The job market for freshly minted doctors of theology did not look good in the States so a fellow-Coronadian and close friend of Mary Tim’s family, Kelly Clark, invited us to join the faculty at St.Andrew’s Theological Seminary in Manila, Philippines where he served as Dean. Those years, 1977 to 1980, catapulted Mary and me, as well as our children, into a world of missionary and humanitarian work that tumbled and humbled us as we saw the resourcefulness, resilience, and hope that pervaded a part of the world (Southeast Asia) that we had only known from new stories breaking out of Vietnam in the 1960s and 1970s. We are still tallying up our take-away from those three extraordinary years. But one thing we know for sure: we received more than we gave from the mountain tribes in the Cordillera Range of northern Luzon and the Moors of Mindanao. Our third child, Jennifer John, was born in Manila.
By 1980, our host organizations, the Philippine Episcopal Church and the Episcopal Church USA, had built up a top-notch teaching and administrative staff at St. Andrews and it was time to go home. We had been expatriates for 13 years and longed to be closer to our legacy families. Missouri State University in Springfield, Missouri invited Bob to join the faculty as a professor of New Testament, while the public school system in Springfield hired Mary as an elementary school teacher. In 1990 I left the university for a position with the American Bible Society in New York. An offer to become engaged in translation work turned my head and heart away from teaching and toward a very practical application of the knowledge and skills I had accumulated over the past two decades. Quite unexpectedly the work turned into a grand experiment that lasted for 10 years when the Bible society invested in a multimedia translation project and asked me to help carry responsibility for the production of MTV-style music videos, based on biblical stories. One of the early videos ( “The Gerasene Demoniac”) won several industry awards and made it into the nomination process for an Academy Award short film. Over the course of 10 years, the Bible society produced 8 music videos, and I had the privilege of working with talent such as actor Jim Cavezel, delta blues vocalist Rory Block and musical groups such as Sweet Honey and the Rock, and the Women of the Calabash.

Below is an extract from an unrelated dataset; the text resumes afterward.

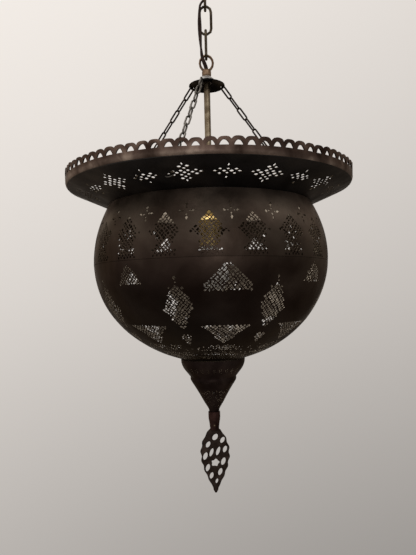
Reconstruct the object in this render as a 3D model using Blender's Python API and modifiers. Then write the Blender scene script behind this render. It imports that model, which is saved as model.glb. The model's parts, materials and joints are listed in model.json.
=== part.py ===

In 2003 Mary and I, now empty nesters, moved to New York where I took up a leadership post at the Bible Society for 5 years before retiring in 2008. We lived for the first two years in a small Battery Park apartment on the 35th floor of One West Street, just a few blocks off the World Trade Center site. For the last three years we lived aboard our 45′ sailboat (the MaryTim), in Port Washington, Long Island. On retirement the Mary Tim followed us west, to Blaine, Washington where we summered and cruised in the San Juan and Gulf Islands for three years. We spent the winters in reverse-snow-bird mode, living close to children and grandchildren (5 in all counting Scotty who died at birth) in Columbia, Missouri.
Though retired, I continue to work as a consultant to the Bible Society. I share an art studio in Columbia with our daughter Jenny, whose is an established local and regional fine artist. I’ve taken up creative writing thanks to writers workshops I joined a few years ago. This summer, the Columbia Chapter of the Missouri Writers Guild awarded one of my non-fiction pieces its Editor’s Choice and First Place Award.
Mary Tim and I celebrated 46 years of marriage this summer at our retreat in Ocean Shores, WA. We’ll return to Columbia shortly after the reunion.
The five decades since high school graduation feel like a twinkle in time. But the light that sparkles from that twinkle stretches backwards in time to Richland and Col High and forward into a future that I’m grateful to share with Mary, our children and grandchildren and that is populated with memories of friends like Mike Mathis whose footfalls I can still hear behind me.
To our grandchildren I would say: “Fear nothing. 95% of life is grace. The rest is just showing up. Right now my favorite thing to do is showing up. My favorite place in the world is where Mary Tim and I happen to be at the moment. Bucket list? That would be a very long train ride.